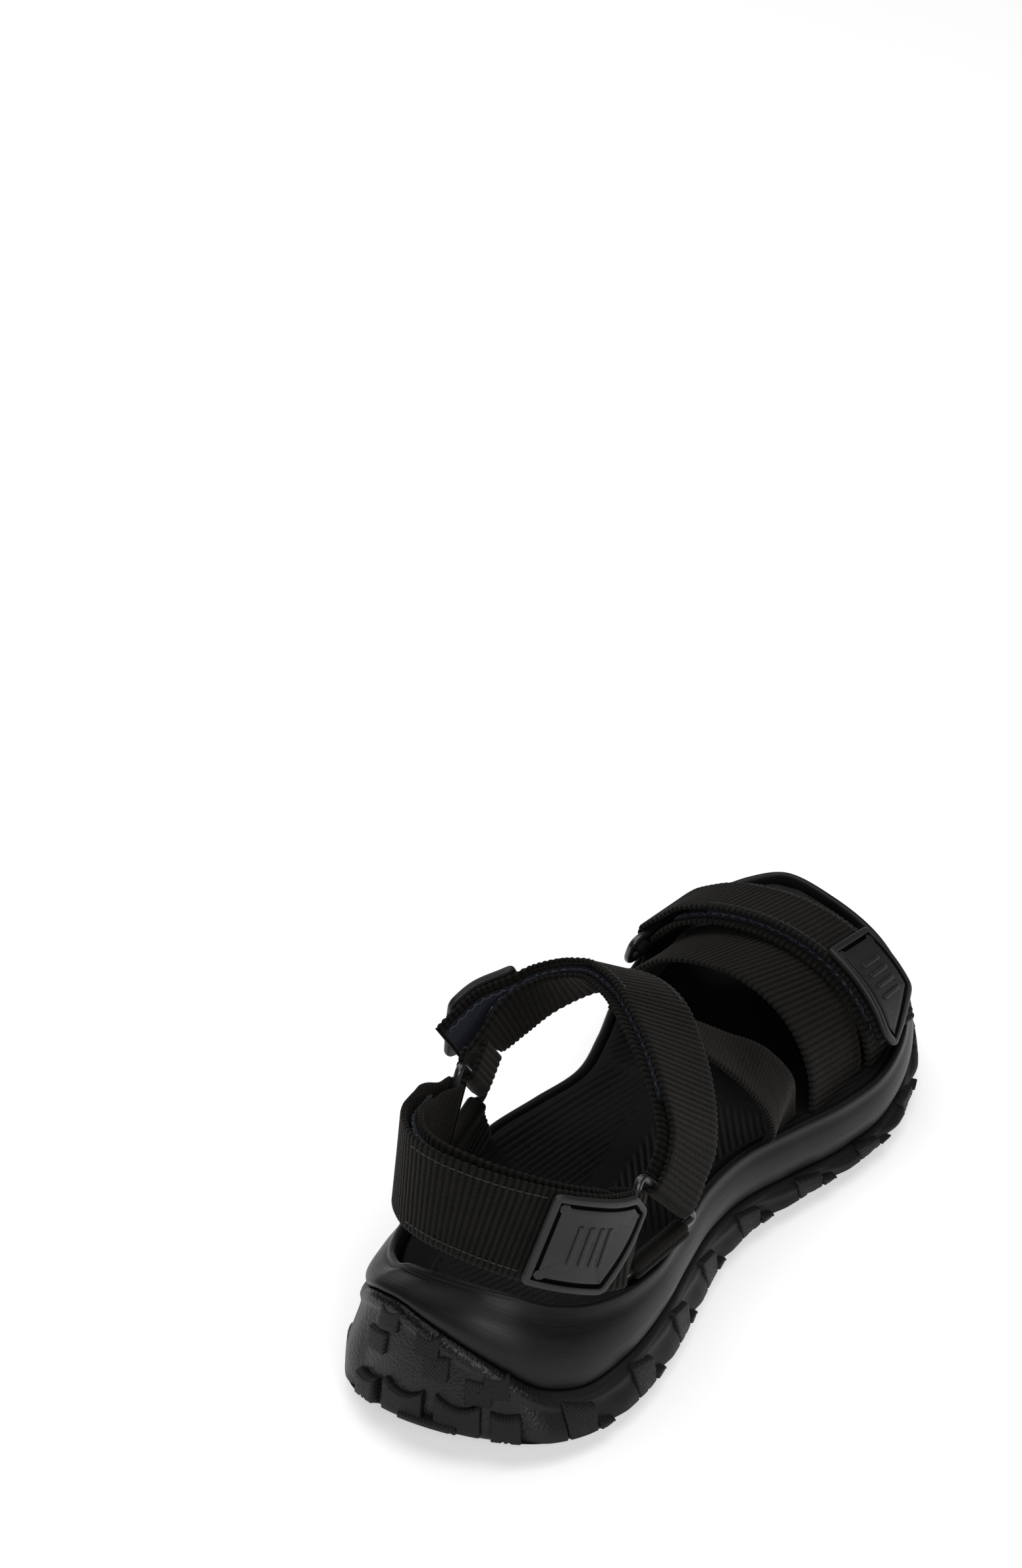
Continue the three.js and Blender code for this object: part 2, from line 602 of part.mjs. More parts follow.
// Flaps: a base part beside the ring and a tip part that opens further.
function flapParts(name, flap, width, split) {
  const hook = { low: -1.9 * GAP - TAPE, high: -1.9 * GAP, width: width - 5 };
  const parts = { flap_base: [0, split - GAP / 2], flap_tip: [split + GAP / 2, flap.length - 3] };
  for (const [part, [from, to]] of Object.entries(parts)) {
    geometries[`${name}_${part}`] = ribbon(flap, { from, to, edges: narrowAtFold(width, from), steps: 40 });
  }
  geometries[`${name}_hook_patch`] = ribbon(flap,
    { from: split + 4, to: flap.length - 4, ...hook, steps: 44 });
}

// A flap is narrow where it turns round its ring.
flapParts('heel', heelFlap, ANKLE_WIDTH, 72);
flapParts('instep', instepFlap, INSTEP_WIDTH - 1, 70);
flapParts('front', closureFlap, FRONT_WIDTH - 1, 30);

const group = new THREE.Group();
group.name = 'trail_sport_sandal';
const box = new THREE.Box3();
for (const geometry of Object.values(geometries)) {
  box.union(new THREE.Box3().setFromBufferAttribute(geometry.attributes.position));
}
const middle = box.getCenter(V(0, 0, 0));
const ORIGIN = V(middle.x, middle.y, box.min.z);
for (const [name, geometry] of Object.entries(geometries)) {
  geometry.translate(-ORIGIN.x, -ORIGIN.y, -ORIGIN.z);
  geometry.computeVertexNormals();
  const mesh = new THREE.Mesh(geometry, new THREE.MeshStandardMaterial({ color: 0x1a1a1a }));
  mesh.name = name;
  group.add(mesh);
}

export default group;
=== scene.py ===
"""Trail sport sandal, right foot: the detailed visual model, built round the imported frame."""
import math

import bmesh
import bpy
import numpy as np
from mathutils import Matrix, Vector


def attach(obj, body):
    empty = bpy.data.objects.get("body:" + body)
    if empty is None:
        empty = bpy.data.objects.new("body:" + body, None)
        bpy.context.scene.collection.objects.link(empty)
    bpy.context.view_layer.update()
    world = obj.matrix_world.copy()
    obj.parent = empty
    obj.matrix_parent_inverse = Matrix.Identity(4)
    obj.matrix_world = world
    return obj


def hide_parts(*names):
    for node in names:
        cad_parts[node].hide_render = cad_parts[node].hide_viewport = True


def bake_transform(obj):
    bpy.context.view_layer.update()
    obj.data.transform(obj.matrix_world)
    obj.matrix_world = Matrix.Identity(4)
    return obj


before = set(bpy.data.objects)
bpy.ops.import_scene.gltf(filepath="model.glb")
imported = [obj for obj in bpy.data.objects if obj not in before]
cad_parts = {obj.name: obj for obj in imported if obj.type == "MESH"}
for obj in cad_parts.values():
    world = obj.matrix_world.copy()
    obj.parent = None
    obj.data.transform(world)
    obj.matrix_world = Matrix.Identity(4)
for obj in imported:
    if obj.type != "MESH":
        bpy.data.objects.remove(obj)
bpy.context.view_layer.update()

# ---- driving dimensions, millimetres in the design frame (heel back at y 0, +x outer side) ----
ORIGIN = np.array([4.8843, 144.279, 0.0])    # design frame to row frame
GAP = 0.3
LUG_DEPTH = 3.5
TOE_SPRING = 14
HEEL_BEVEL = 5
CUP_WALL = 2.4
RIM_WIDTH = 2.2
RECESS_SLOPE = 0.8
BOARD = 1.2
FOOTBED = 5.0
WEBBING = 1.8
TAPE = 1.0
PAD = 2.2
WIRE = 1.35
ANKLE_WIDTH = 31
INSTEP_WIDTH = 30
FRONT_WIDTH = 28
BAND_WIDTH = 36
CROSS_WIDTH = 24
LEG_WIDTH = 27
ANCHOR_WIDTH = 25
RIB_PITCH = 2.0               # grosgrain ribs of the main webbing
FINE_PITCH = 1.3              # ribs of the cross strap

LATERAL = [[1, 0], [18, 2.5], [33, 11], [43, 26], [47.3, 46], [46.8, 70], [43.3, 95], [40.2, 118],
           [41.5, 140], [48, 162], [55, 184], [58.8, 207], [56, 231], [46.5, 254], [31, 271], [9, 283],
           [-13, 288]]
MEDIAL = [[1, 0], [-15, 2.5], [-29, 10.5], [-37.5, 25], [-41, 45], [-41.3, 68], [-41, 92], [-40, 116],
          [-34.5, 138], [-30.2, 160], [-34, 183], [-40, 207], [-43, 230], [-42.5, 250], [-37, 268],
          [-27, 281], [-13, 288]]
WALL_TOP = {
    "lateral": [36, 29, 21, 18.6, 19.4, 19.5, 19, 17.5, 16, 14, 12, 11, 11, 12, 13, 14, 14],
    "medial": [36, 42, 41, 34, 27, 23, 21, 18, 16, 14, 12, 11, 11, 12, 13, 14, 14],
}
WALL_INSET = [6, 6, 5, 3.5, 2.5, 2, 2, 1.6, 1.3, 1, 1, 1, 1, 1, 1.2, 1.5, 1.5]
RIM_TOP = [49, 48.6, 47.6, 45, 40.5, 37, 35.8, 35, 34, 32, 30, 28.5, 28, 28, 28, 28, 28]
RIM_INSET = [15, 15, 14.5, 11, 6.5, 3.2, 2.4, 1.8, 1.2, 0.9, 0.8, 0.8, 1, 2, 3, 4, 4]
RECESS = [27, 27, 27, 27, 27, 27, 26.5, 26, 24.5, 22.5, 20.5, 19, 18.5, 18.5, 18.5, 18.5, 18.5]
LAST = len(LATERAL) - 1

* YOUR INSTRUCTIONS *
Transcribe word for word the lines from the one holding "round its ring." through the one holding "obj.data.transform(obj.matrix_world)". Include both, and add nothing.

* OUTPUT OF THE EXERCISE *
// A flap is narrow where it turns round its ring.
flapParts('heel', heelFlap, ANKLE_WIDTH, 72);
flapParts('instep', instepFlap, INSTEP_WIDTH - 1, 70);
flapParts('front', closureFlap, FRONT_WIDTH - 1, 30);

const group = new THREE.Group();
group.name = 'trail_sport_sandal';
const box = new THREE.Box3();
for (const geometry of Object.values(geometries)) {
  box.union(new THREE.Box3().setFromBufferAttribute(geometry.attributes.position));
}
const middle = box.getCenter(V(0, 0, 0));
const ORIGIN = V(middle.x, middle.y, box.min.z);
for (const [name, geometry] of Object.entries(geometries)) {
  geometry.translate(-ORIGIN.x, -ORIGIN.y, -ORIGIN.z);
  geometry.computeVertexNormals();
  const mesh = new THREE.Mesh(geometry, new THREE.MeshStandardMaterial({ color: 0x1a1a1a }));
  mesh.name = name;
  group.add(mesh);
}

export default group;
=== scene.py ===
"""Trail sport sandal, right foot: the detailed visual model, built round the imported frame."""
import math

import bmesh
import bpy
import numpy as np
from mathutils import Matrix, Vector


def attach(obj, body):
    empty = bpy.data.objects.get("body:" + body)
    if empty is None:
        empty = bpy.data.objects.new("body:" + body, None)
        bpy.context.scene.collection.objects.link(empty)
    bpy.context.view_layer.update()
    world = obj.matrix_world.copy()
    obj.parent = empty
    obj.matrix_parent_inverse = Matrix.Identity(4)
    obj.matrix_world = world
    return obj


def hide_parts(*names):
    for node in names:
        cad_parts[node].hide_render = cad_parts[node].hide_viewport = True


def bake_transform(obj):
    bpy.context.view_layer.update()
    obj.data.transform(obj.matrix_world)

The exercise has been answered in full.